李娉娉说:“我觉得吴大雄现在好多了,好容易亲近,以前额头上贴着生人勿近的纸条,跟你多说一句我都打颤,觉得你心中在讨厌我。”
“哪里有那么夸张。”吴大雄说。
“基本上我就不跟你客气了,你当时就这德行,全世界都跟你没关系似的,一副都别理我,孤独是我的皇冠,我在练功,随时羽化升仙,别阻挡我成仙之路。”酒壮人胆,李娉娉艺高人胆大,明人不说暗话。
苏文接着控诉:“可是,现在呢,你动不动就和张天后煲半个小时电话粥,还屁颠屁颠每天开车半个小时去找张天后,我的那个冰雪美人呢!”然后他就用幽怨无比的眼神望向吴大雄,带着哭腔就唱了起来,“人一旦变了心,就像变了一个人,忘了我们在一起的温存,只剩下我一个人……”
率先受不了的李娉娉操起桌子上的一叠纸巾堵住了他的嘴。
他还在垂死挣扎:“怎么?娘子不喜欢我曼妙的歌声?”
张天后道:“那当然,不然我爹娘怎么给我取名天后,就等着你们这些凡夫俗子来朝圣的。”张天后指着苏文,“你呢,基本就一弃妃的命了,不用挣扎了。”
“不行,我不会一辈子在冷宫的,当年我为什么要引狼入室?武则天,你给我等着!”苏文一旦恶心起来也是不要命的。
吴大雄看他们上演狗血宫廷剧,给张天后夹一向喜欢的菜,手指碰了一下张天后,提醒她趁热吃。张天后对他笑了一下,李娉娉看他们这眼角眉梢的交流,几乎有些惊呆了,也就无心插科打诨。
散摊之后,趁着吴大雄和苏文走在前面,李娉娉悄声对张天后说:“你们两个上过床了?”
张天后也被她震惊了,是怎么看出来的?这可怕的观察能力也太强了,以后苏文如果在外面为非作歹,必定命运悲惨。

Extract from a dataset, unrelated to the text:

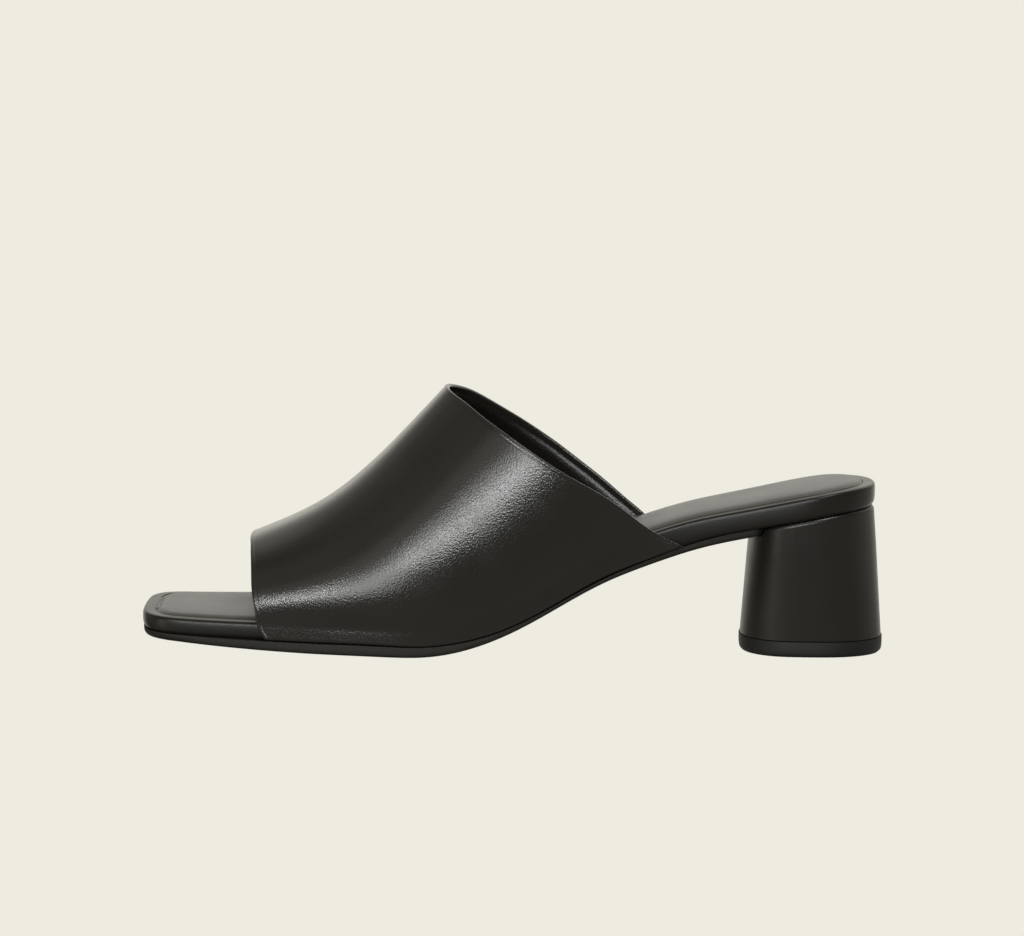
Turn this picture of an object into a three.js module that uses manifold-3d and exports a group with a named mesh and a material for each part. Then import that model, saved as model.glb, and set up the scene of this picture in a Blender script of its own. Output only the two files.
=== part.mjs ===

李娉娉看她的神色,落实了自己的猜测。她没想到他们竟然走到了这个地步,她真的担心起张天后了:“你们的肢体接触是骗不了我这火眼金睛的。哎,你怎么会?”
“我们也没什么,就是互相……安慰……我们始终是朋友……”张天后一时之间不知道该怎么说,怎么说都像是欲盖弥彰。
“你知道他的过去?”
“他都有跟我讲,我们对于彼此的过去都很清楚。”没有第三个人更清楚了,她想。
她补充道:“我们真的没有要怎样,我们很珍惜现在的情感,你别误会。”
李娉娉看了她很久,无法放下自己的担心,最后说:“你还是这么傻……听姐妹一句话,也许你们是彼此最好的镇痛剂,可他并不是你的治疗方法。他都称不上什么良人。”
张天后家里有个特别珍贵的红木柜子,柜子里都是从吴大雄家里顺来的东西,吴大雄眼睁睁看着这柜子渐渐丰满起来。都是些不太值钱的东西,但也是吴大雄从各种小摊上收集过来的,不仅费心,还需要机缘,结果现在几乎被张天后一手端了。
他终于忍不住说:“你真的很赞同我的审美观呢。”
“这个柜子简直是我对你最好的奉承。”
“承蒙天后看得起。”
“谢谢。”
“没有表扬你,你表错了情,会错了意。”张天后曾经的对白,吴大雄也可以很熟悉,信手拈来也能够很入戏。
他们望着对方笑,大概没有第三个人能够知道此刻他们在笑什么。